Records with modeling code

[Start]

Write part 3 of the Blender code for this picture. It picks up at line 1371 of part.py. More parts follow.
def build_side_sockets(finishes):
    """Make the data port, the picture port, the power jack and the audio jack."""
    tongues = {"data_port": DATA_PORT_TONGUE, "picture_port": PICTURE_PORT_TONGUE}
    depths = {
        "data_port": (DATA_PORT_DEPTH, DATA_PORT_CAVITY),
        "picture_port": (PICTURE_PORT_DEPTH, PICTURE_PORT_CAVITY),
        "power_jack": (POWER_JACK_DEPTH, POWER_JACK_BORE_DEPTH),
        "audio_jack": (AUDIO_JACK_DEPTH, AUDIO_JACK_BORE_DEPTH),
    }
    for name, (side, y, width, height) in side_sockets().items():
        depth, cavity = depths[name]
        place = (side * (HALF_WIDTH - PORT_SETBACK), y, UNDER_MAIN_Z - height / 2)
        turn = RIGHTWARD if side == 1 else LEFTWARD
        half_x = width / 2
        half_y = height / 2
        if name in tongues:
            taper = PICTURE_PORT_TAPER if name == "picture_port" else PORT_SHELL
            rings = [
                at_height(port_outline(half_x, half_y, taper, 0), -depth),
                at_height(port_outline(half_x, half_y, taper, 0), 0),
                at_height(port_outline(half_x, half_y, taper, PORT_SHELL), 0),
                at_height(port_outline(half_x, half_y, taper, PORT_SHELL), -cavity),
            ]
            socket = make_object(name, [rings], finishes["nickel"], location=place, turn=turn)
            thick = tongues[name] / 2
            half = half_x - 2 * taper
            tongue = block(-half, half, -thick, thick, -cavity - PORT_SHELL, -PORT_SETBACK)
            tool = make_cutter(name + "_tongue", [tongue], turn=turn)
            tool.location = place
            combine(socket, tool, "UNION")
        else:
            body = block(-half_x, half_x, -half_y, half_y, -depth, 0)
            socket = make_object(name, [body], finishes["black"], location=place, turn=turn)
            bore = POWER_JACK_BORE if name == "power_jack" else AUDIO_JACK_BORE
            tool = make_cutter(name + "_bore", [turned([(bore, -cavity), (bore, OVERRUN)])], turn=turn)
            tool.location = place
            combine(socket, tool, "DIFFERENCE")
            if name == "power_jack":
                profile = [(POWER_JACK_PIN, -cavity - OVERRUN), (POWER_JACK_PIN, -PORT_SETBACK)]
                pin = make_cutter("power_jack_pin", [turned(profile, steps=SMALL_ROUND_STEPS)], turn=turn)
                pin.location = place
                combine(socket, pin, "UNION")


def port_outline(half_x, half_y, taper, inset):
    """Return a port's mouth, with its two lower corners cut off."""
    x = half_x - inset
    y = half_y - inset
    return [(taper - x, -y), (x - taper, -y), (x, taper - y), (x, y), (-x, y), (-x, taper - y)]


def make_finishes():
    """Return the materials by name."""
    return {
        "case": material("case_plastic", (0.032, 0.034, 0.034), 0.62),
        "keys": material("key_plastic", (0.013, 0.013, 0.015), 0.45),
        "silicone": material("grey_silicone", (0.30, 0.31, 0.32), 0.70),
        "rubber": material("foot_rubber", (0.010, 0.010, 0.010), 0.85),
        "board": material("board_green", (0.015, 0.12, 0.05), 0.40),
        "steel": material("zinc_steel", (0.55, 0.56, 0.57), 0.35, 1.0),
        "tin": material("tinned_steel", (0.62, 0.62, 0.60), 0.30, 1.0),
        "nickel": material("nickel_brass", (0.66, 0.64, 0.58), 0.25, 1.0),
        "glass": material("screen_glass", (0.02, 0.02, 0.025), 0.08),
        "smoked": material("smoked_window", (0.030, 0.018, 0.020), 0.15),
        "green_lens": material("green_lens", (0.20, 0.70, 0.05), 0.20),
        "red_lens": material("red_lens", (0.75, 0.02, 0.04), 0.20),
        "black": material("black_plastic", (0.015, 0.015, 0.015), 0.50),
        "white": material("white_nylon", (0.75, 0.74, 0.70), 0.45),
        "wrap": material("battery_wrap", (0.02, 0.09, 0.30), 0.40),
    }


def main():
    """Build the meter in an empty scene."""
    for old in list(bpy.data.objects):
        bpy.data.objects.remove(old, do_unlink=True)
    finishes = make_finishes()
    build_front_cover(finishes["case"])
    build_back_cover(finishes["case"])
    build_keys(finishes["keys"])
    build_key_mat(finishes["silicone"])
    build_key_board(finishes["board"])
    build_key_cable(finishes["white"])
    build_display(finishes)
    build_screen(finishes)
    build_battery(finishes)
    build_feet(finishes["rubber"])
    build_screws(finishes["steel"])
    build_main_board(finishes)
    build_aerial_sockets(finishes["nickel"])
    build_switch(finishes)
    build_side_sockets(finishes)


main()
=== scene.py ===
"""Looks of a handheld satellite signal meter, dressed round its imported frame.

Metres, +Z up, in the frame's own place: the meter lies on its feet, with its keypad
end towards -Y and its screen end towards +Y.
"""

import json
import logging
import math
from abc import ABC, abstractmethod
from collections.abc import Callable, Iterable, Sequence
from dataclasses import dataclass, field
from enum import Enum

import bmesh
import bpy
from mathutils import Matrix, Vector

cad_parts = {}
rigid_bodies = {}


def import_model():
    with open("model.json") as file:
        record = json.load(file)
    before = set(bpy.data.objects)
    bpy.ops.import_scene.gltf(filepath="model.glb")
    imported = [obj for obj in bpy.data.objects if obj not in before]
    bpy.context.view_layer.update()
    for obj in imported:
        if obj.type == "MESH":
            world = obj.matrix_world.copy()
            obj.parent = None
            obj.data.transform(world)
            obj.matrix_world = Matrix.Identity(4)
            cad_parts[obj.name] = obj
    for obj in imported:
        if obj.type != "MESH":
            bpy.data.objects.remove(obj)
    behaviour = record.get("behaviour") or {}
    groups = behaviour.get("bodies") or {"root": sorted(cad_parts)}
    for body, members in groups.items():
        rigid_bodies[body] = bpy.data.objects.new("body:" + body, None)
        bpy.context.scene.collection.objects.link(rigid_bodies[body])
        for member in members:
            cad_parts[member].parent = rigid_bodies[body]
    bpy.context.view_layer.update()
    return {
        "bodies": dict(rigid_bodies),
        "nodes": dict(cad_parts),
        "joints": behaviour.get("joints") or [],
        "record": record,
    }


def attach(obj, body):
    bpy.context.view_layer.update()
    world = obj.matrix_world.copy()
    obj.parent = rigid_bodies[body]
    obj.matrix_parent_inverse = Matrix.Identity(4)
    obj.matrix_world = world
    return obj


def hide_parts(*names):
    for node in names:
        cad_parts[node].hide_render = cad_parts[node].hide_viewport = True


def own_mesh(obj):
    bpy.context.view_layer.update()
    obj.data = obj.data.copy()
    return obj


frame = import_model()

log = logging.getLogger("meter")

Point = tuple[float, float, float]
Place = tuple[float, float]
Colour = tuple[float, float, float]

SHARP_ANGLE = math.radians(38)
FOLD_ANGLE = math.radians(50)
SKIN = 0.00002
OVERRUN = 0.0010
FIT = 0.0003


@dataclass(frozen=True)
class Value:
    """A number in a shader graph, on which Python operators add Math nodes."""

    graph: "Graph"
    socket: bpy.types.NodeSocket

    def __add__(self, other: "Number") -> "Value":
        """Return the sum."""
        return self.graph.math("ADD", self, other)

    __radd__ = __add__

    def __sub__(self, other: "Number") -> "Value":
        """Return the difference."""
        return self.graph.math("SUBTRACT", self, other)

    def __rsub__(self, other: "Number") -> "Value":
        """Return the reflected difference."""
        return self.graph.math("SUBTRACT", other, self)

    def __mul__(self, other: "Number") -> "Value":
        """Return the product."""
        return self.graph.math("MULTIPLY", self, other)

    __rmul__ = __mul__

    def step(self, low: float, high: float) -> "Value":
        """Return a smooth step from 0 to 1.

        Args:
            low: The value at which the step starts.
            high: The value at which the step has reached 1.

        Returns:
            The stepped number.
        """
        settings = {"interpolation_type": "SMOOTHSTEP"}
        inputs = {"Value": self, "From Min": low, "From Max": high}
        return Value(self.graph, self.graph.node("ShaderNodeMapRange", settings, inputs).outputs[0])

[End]
[Start]

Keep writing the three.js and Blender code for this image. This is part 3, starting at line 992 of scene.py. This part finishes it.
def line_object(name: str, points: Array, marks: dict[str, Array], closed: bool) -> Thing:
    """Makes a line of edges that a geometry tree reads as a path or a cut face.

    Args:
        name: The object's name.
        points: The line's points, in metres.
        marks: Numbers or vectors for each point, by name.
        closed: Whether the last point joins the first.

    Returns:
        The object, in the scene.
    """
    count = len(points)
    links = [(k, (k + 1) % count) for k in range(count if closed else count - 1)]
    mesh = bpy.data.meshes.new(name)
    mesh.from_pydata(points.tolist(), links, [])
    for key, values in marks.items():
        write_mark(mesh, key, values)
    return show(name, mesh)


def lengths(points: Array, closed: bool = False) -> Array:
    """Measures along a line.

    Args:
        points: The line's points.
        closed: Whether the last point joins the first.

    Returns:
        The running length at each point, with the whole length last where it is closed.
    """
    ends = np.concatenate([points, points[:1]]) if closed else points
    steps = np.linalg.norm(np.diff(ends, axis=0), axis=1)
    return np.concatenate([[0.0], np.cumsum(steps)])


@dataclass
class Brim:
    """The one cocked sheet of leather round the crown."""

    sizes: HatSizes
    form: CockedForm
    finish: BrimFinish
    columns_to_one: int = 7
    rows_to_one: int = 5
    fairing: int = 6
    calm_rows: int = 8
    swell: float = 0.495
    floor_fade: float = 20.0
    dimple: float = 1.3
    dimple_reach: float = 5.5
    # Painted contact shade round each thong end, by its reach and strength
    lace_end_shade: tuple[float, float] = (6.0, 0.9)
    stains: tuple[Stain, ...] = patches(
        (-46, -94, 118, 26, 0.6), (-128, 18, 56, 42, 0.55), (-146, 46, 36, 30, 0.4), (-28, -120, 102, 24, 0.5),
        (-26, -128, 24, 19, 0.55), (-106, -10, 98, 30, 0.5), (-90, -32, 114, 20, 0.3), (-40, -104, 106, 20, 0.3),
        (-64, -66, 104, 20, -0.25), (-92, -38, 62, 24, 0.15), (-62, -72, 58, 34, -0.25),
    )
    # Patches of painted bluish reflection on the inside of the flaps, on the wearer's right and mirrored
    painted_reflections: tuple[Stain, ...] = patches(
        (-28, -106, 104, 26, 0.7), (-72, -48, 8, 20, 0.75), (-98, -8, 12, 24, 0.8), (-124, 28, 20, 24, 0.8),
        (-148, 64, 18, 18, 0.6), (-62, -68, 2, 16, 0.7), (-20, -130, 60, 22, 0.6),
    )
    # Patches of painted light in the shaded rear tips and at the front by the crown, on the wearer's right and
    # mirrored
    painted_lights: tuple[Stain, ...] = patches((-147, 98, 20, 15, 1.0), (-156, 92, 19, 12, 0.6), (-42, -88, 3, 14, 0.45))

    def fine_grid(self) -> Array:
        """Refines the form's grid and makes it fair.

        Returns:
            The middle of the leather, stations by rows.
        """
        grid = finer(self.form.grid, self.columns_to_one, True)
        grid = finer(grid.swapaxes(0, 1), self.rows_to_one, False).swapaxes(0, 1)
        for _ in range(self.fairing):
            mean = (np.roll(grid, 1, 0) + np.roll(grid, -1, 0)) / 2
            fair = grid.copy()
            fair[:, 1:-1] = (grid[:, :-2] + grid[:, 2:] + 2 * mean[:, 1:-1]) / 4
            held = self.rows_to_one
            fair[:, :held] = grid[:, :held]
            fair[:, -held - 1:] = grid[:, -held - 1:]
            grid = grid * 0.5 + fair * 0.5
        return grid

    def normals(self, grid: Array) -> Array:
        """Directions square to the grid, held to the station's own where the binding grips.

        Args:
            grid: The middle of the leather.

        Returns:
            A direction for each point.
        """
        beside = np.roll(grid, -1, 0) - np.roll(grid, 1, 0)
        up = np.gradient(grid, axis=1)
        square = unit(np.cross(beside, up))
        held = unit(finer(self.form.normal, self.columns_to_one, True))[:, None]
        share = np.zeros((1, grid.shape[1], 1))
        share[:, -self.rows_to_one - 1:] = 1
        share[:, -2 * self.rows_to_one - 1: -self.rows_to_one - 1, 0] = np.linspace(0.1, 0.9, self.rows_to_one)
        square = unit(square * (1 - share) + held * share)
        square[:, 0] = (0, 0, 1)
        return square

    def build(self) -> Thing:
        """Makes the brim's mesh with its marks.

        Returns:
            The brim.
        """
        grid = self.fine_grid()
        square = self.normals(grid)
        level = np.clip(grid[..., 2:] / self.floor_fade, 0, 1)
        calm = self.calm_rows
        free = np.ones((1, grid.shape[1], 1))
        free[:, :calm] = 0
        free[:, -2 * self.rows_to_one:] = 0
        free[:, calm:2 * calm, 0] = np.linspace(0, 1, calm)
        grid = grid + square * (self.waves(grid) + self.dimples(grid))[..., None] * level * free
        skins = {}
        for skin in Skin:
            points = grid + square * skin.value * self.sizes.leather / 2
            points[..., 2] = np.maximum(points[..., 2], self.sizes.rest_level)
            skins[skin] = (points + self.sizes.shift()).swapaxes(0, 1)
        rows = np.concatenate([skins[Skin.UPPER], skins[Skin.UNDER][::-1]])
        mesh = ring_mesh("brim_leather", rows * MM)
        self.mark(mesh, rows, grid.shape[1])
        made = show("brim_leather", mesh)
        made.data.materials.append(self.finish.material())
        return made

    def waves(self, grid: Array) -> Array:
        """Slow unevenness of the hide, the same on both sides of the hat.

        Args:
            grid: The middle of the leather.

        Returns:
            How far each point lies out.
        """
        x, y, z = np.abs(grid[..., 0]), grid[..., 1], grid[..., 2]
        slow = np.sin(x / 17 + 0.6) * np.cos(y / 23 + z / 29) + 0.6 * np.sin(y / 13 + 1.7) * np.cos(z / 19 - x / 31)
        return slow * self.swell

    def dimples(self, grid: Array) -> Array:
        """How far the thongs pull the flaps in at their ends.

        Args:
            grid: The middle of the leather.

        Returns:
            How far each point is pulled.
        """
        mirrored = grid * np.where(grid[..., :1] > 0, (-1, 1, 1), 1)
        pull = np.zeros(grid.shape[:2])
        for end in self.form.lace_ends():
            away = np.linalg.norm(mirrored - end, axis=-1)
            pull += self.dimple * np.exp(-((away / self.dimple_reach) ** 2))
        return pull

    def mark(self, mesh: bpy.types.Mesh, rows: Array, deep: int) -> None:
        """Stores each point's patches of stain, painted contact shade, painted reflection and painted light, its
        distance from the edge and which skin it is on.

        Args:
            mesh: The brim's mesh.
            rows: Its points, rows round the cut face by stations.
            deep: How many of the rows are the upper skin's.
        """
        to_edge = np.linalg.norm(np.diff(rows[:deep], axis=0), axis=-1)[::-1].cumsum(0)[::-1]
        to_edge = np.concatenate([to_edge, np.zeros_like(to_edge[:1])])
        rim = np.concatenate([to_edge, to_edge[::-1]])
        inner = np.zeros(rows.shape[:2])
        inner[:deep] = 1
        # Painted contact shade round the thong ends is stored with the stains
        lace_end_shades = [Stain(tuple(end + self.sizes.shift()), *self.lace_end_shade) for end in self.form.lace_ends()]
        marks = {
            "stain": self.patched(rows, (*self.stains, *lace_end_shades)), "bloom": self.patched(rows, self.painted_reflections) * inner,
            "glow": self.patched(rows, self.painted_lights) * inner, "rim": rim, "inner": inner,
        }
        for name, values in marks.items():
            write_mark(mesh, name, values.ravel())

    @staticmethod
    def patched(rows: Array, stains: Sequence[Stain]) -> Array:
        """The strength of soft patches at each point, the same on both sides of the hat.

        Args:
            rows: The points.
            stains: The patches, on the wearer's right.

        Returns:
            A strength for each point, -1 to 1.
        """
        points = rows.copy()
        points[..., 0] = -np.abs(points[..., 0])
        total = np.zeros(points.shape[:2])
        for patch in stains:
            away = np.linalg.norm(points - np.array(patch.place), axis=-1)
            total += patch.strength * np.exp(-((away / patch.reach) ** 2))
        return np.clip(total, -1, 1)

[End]

Work to complete: Establish how many lines of the records contain the string "imported" and state that number without elaboration.

Task answer: 4